Reaching 1 BTC does not mean becoming rich overnight. It means owning an entire unit of a monetary asset whose supply no one can increase. It means having converted years of work, choices, sacrifices, and clarity into a rare position. It means having refused dispersion. It means having chosen ownership over promise. It means having accepted the responsibility that comes with freedom.

And above all, 1 BTC in self-custody does not just represent a financial goal. It represents a personal transformation. To get there, you often have to change your relationship with money, time, risk, consumption, security, patience, and sovereignty. The Bitcoin you accumulate ends up accumulating you too. It forces you to become more organized, harder to manipulate, more attentive, more long-term.

Perhaps this is the true Grail. Not just the number displayed in the wallet. But the individual you must become to deserve to keep it.

The fiat world pushes you to consume now, to get into debt now, to give in now, to panic now, to follow the noise now. Bitcoin teaches you the opposite. Wait. Verify. Protect. Accumulate. Think. Reduce dependence. Rebuild a healthier relationship with value.

The strategy to reach 1 BTC is therefore not just a question of return. It's a question of direction. Every month, you can get closer to the goal or further away from it.

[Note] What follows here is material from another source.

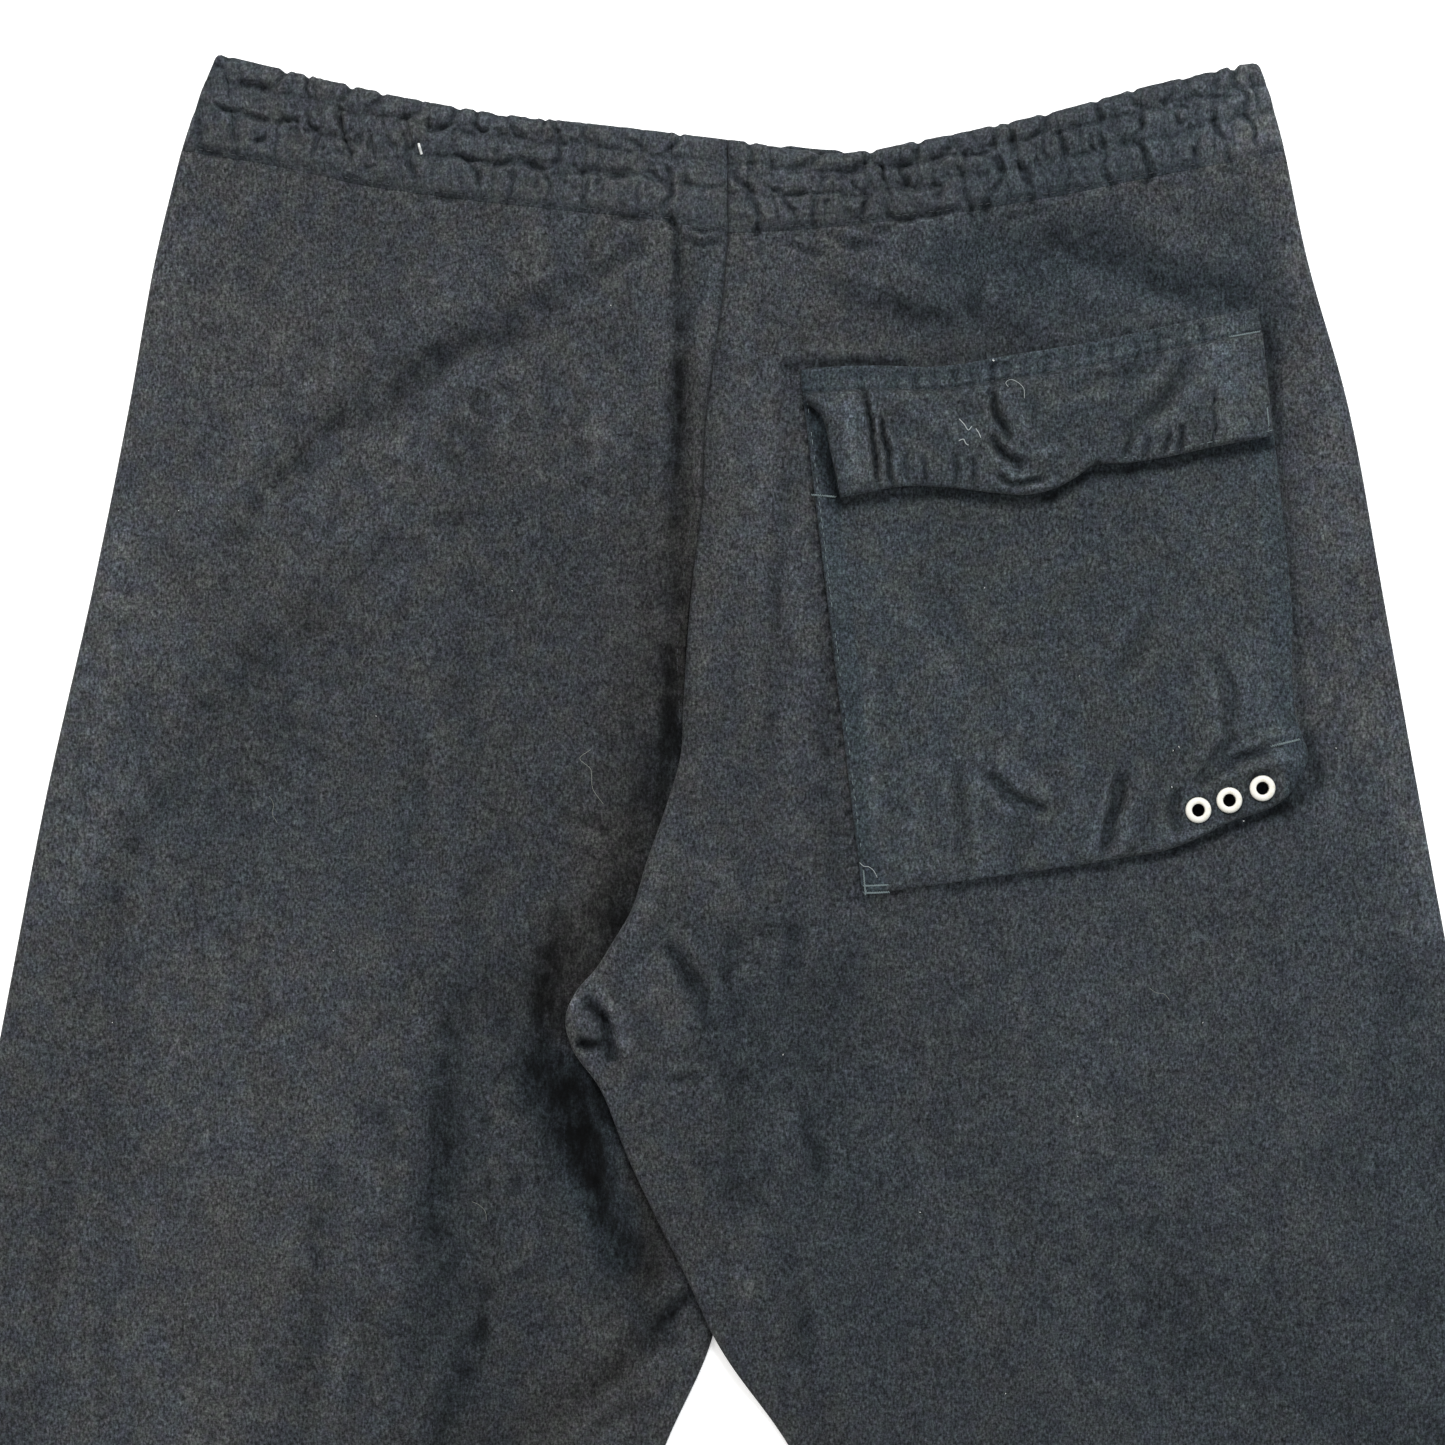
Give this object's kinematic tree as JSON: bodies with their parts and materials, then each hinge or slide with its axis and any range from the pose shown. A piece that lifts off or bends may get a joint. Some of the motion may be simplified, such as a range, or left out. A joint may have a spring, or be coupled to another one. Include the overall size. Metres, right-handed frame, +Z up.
{
  "type": "wool trousers laid flat",
  "caption": "Straight-leg wool trousers laid flat, back upwards, with a gathered elastic waist casing and a flapped patch pocket with enamelled eyelets on the right back.",
  "frame": {"origin": "centre of the bounding box, on the surface that the trousers lie on", "axes": "+X towards the wearer's right leg, +Y from the hems towards the waist, +Z up from the surface, out of the back of the garment"},
  "size_m": [0.783, 1.0332, 0.0095],
  "materials": {
    "wool_flannel": "charcoal melange wool flannel, brushed, matt",
    "wool_casing": "the same flannel, gathered over elastic",
    "pocket_flannel": "the same flannel, pressed flat",
    "eyelet_enamel": "cream enamel, half gloss"
  },
  "bodies": {
    "root": {"back_left": "wool_flannel", "back_right": "wool_flannel", "front_left": "wool_flannel", "front_right": "wool_flannel", "casing_back_left": "wool_casing", "casing_back_right": "wool_casing", "casing_front_left": "wool_casing", "casing_front_right": "wool_casing", "back_pocket": "pocket_flannel", "pocket_flap": "pocket_flannel", "eyelet_1": "eyelet_enamel", "eyelet_2": "eyelet_enamel", "eyelet_3": "eyelet_enamel"}
  },
  "joints": []
}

Every expense, every purchase, every arbitrage, every custody choice, every security decision adds or removes a stone from the edifice. The Grail is not hidden. It is simply demanding.

So yes, 1 BTC may seem far away. Very far indeed. But that's precisely why you need to start seriously. Not tomorrow. Not when the price is perfect. Not when the media is optimistic. Not when an expert has finally validated what you already know. The best time to build a strategy is not when the goal seems easy. It's when it still seems almost impossible.

Because one day, owning 1 BTC in self-custody may no longer be presented as an ambitious goal. It may be seen as a dividing line between those who understood early enough and those who waited until it was comfortable.

And in Bitcoin, comfort often comes after opportunity.